Como se sabe, a vindima passada foi das mais dramáticas em matéria de seca. Agora, dos 37 hectares totais de vinha da Casa Cadaval, quais foram as parcelas que melhor se comportaram com a falta de água? Lá está, as duas parcelas de Trincadeira plantadas na areia, e “com uma diferença brutal”, enfatiza Tiago Correia.
“E é por estas e por outras que vamos plantar mais Trincadeira, respeitando a metodologia praticada há 80 anos, que, de resto, é bem amiga do ambiente porque, numa região quente, vai prescindir da instalação de um sistema de rega”, remata o enólogo.
Donde, o que pode uma pessoa aprender quando vai a uma prova/festa de vinhos novos em Santarém? Que o Tejo é bem mais diverso do que se pensa; que a Trincadeira (no Tejo, no Alentejo ou em Trás-os-Montes) está de regresso e dá grandes vinhos quando bem trabalhada (anos complicados à parte); que a Trincadeira envelhece bem e nós precisamos de educar o gosto dos consumidores para os vinhos com idade; e que, pasme-se, o sistema de plantação de uma vinha com 80 anos é uma lição em tempos de desafios climáticos.
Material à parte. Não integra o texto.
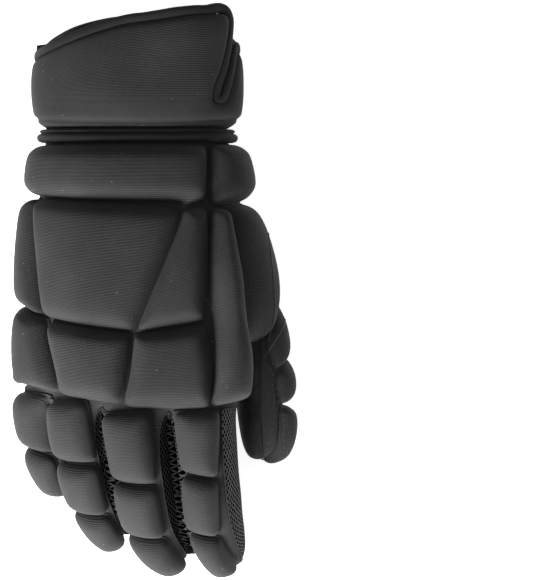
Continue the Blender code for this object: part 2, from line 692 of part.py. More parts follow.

Não é pouco, pois não?
Nome Casa Cadaval Trincadeira Preta 2018
Produtor Casa Cadaval
Castas Trincadeira Preta
Região Tejo
Grau alcoólico 13
Preço (euros) 13
Pontuação 93
Autor Edgardo Pacheco
Notas de prova Quem for adepto de concentração nem perca tempo, passe à frente. Aqui temos, com tons bem abertos, aromas de frutos vermelhos, frutos secos e notas vegetais e de cinza/fumo. Na boca, sedoso e viciante, com a acidez e o álcool no ponto certo (13 por cento é uma bênção). À mesa estará muito bem, mas mesmo sem comida dá imenso prazer.